Signed up and created a notebook…

image511×690 53 KB

image340×649 27.6 KB
The first two cells…
in Colab worked okay, but
in Paperspace failed as shown here, until green text cell-1-line-2 was deleted.

image1120×695 87.7 KB
Followed instructions to get kaggle api key…

image1121×118 19.4 KB

image1547×267 22.6 KB
Key installation worked fine on both Colab and Paperspace…

image1158×542 25.3 KB
Now trying the API download, first on Colab. Here I diverged from you, I had this additional hurdle… (I’m yet to do my first kaggle competetition so didn’t know about accepting competition conditions.) [addenum: whoops! I just noticed my failure to read the instructions to do so, since I skimmed to try quickly replicating where you got up to.]

image1221×814 55.7 KB

.
Fixed by clicking the manual download button on the kaggle site,

image1063×671 40.9 KB

.
and then accepting conditions…

image1181×508 35.7 KB
Trying again, on Paperspace this time, the API download worked…

image1166×387 32.7 KB

.
But Colab didn’t…!!! It took me a while to work it out,
since its subtle and really only since I ran Paperspace in parallel,
did I notice the difference in the output of path.ls()

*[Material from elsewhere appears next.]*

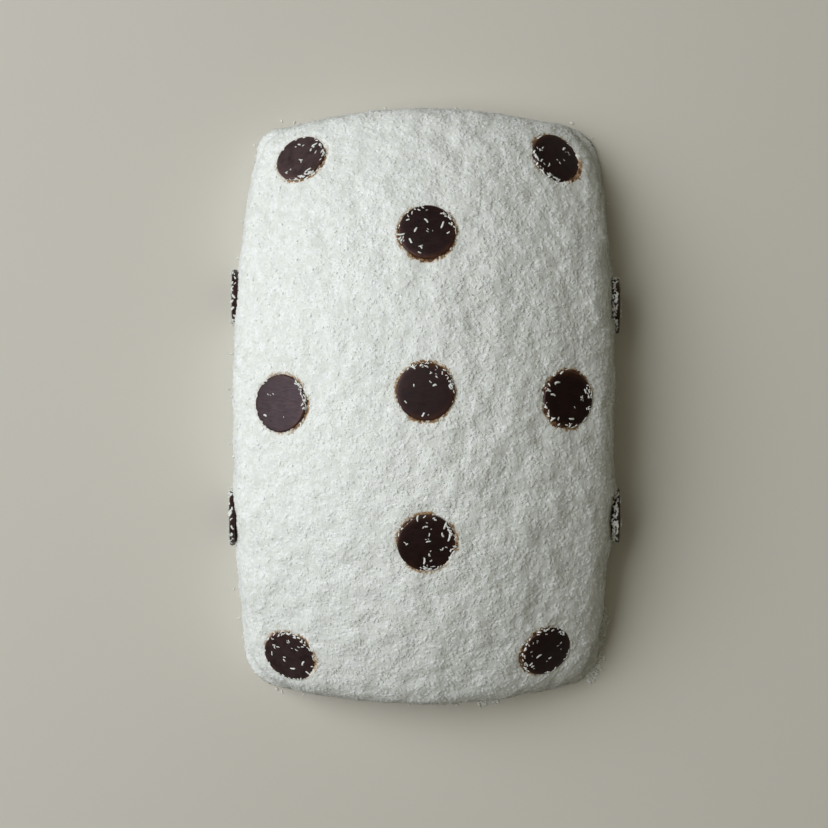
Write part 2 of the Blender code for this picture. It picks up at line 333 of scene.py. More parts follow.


# Tone patches, partly painted shade and light, and cocoa stain over a colour: beige, then amber,
# then brown
def addStain(tree, patchGroup, toneAndShadeGroup, colourFrom, shader):
    tone = addNode(tree, "ShaderNodeGroup", node_tree=toneAndShadeGroup)
    patches = addPatches(tree, patchGroup, "cocoa", stainLook["patches"])
    colours = addRamp(tree, patches, stainLook["colours"])
    cover = addNode(tree, "ShaderNodeMapRange", {"From Max": stainLook["fullAt"]},
                    interpolation_type="SMOOTHSTEP")
    mixed = addMix(tree, cover.outputs["Result"], tone.outputs["Color"], colours)
    tree.links.new(patches, cover.inputs["Value"])
    tree.links.new(colourFrom, tone.inputs["Color"])
    tree.links.new(mixed, shader.inputs["Base Color"])


def makeCream(patchGroup, toneAndShadeGroup):
    material, tree, shader = newMaterial("coconutCream", {
        "Roughness": creamLook["roughness"], "Specular IOR Level": creamLook["shine"]})
    grain = addGrain(tree, creamLook["grainSize"], 4.0, 0.65)
    colours = addRamp(tree, grain.outputs["Fac"], creamLook["grains"])
    covered = addNode(tree, "ShaderNodeAttribute", attribute_name="covered")
    depth = addNode(tree, "ShaderNodeMath", operation="MULTIPLY")
    bump = addNode(tree, "ShaderNodeBump", {"Distance": creamLook["grainDepth"]})
    mixed = addMix(tree, covered.outputs["Fac"], creamLook["colour"], colours)
    link = tree.links.new
    link(grain.outputs["Fac"], depth.inputs[0])
    link(covered.outputs["Fac"], depth.inputs[1])
    link(depth.outputs[0], bump.inputs["Height"])
    link(bump.outputs["Normal"], shader.inputs["Normal"])
    addStain(tree, patchGroup, toneAndShadeGroup, mixed, shader)
    return material


def makeCoconut(patchGroup, toneAndShadeGroup):
    material, tree, shader = newMaterial("coconutFlesh", {
        "Roughness": coconutLook["roughness"], "Specular IOR Level": coconutLook["shine"]})
    tint = addNode(tree, "ShaderNodeAttribute", attribute_name="tint")
    colours = addRamp(tree, tint.outputs["Fac"], coconutLook["colours"])
    addStain(tree, patchGroup, toneAndShadeGroup, colours, shader)
    return material


# Satin chocolate: cloudy brown, fine scratches, small pits, amber on parts of the rim, and
# painted sheen on two discs on the left
def makeChocolate(patchGroup):
    material, tree, shader = newMaterial("darkChocolate", {
        "Specular IOR Level": chocolateLook["shine"], "Specular Tint": chocolateLook["sheen"]})
    clouds = addGrain(tree, chocolateLook["cloudSize"], 5.0, 0.6)
    colours = addRamp(tree, clouds.outputs["Fac"], chocolateLook["colours"])
    rim = addPatches(tree, patchGroup, "cocoa", stainLook["patches"])
    # Painted sheen: this pale colour stands in for the window's reflection on the discs that
    # face it
    sheenPatches = addPatches(tree, patchGroup, "bloom", chocolateLook["cloudSize"])
    withSheen = addMix(tree, sheenPatches, colours, chocolateLook["bloom"])
    worn = addMix(tree, rim, withSheen, chocolateLook["edge"])
    place = addNode(tree, "ShaderNodeTexCoord")
    stretch = addNode(tree, "ShaderNodeMapping", {
        "Scale": chocolateLook["scratchSize"],
        "Rotation": (0.0, 0.0, chocolateLook["scratchTurn"])})
    scratches = addNode(tree, "ShaderNodeTexNoise", {
        "Scale": 1.0, "Detail": 2.0, "Roughness": 0.5})
    pits = addNode(tree, "ShaderNodeTexVoronoi", {"Scale": chocolateLook["pitSize"]})
    deep = addNode(tree, "ShaderNodeMapRange", {"From Max": chocolateLook["pitWidth"]})
    surface = addNode(tree, "ShaderNodeMath", {1: chocolateLook["scratchDepth"]},
                      operation="MULTIPLY_ADD")
    gloss = addNode(tree, "ShaderNodeMapRange", {
        "From Min": 0.3, "From Max": 0.7,
        "To Min": chocolateLook["roughness"][0], "To Max": chocolateLook["roughness"][1]})
    bump = addNode(tree, "ShaderNodeBump", {"Distance": chocolateLook["relief"]})
    link = tree.links.new
    link(place.outputs["Object"], stretch.inputs["Vector"])
    link(stretch.outputs["Vector"], scratches.inputs["Vector"])
    link(place.outputs["Object"], pits.inputs["Vector"])
    link(worn, shader.inputs["Base Color"])
    link(scratches.outputs["Fac"], gloss.inputs["Value"])
    link(gloss.outputs["Result"], shader.inputs["Roughness"])
    link(pits.outputs["Distance"], deep.inputs["Value"])
    link(scratches.outputs["Fac"], surface.inputs[0])
    link(deep.outputs["Result"], surface.inputs[2])
    link(surface.outputs[0], bump.inputs["Height"])
    link(bump.outputs["Normal"], shader.inputs["Normal"])
    return material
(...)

Its an empty list [] compared to the one further up,
meaning there are no files in the directory, hence the follwoing failure.

image1083×413 21.2 KB

Analysis

Bryon, Not sure if your situation is identical, but the symptoms are similar. Here is a breakdown of my situation…

The first call of the api failed after the path folder had been created.
Thus the subsequent runs of the cell never again tries the api download.

Remediation

This would seem to be fairly common occurrence for newbies (like myself),
to miss accepting competition terms (in spite of the notebook instructing them to do so)
or they mess up their API key.

A more robust test would be against the actual file being loaded, which can only exist after a successful download and unpack, as I’ve underlined here for you to try…

[Edit:]
Jeremy, here is a PR for that change…
https://github.com/fastai/fastbook/pull/514/files

bbrown · May 27, 2022, 12:13am

@bencoman this was the exact issue I was running up against. It must be the terms that I did not accept initially. Thank you so much for taking the time and hacking it out!!!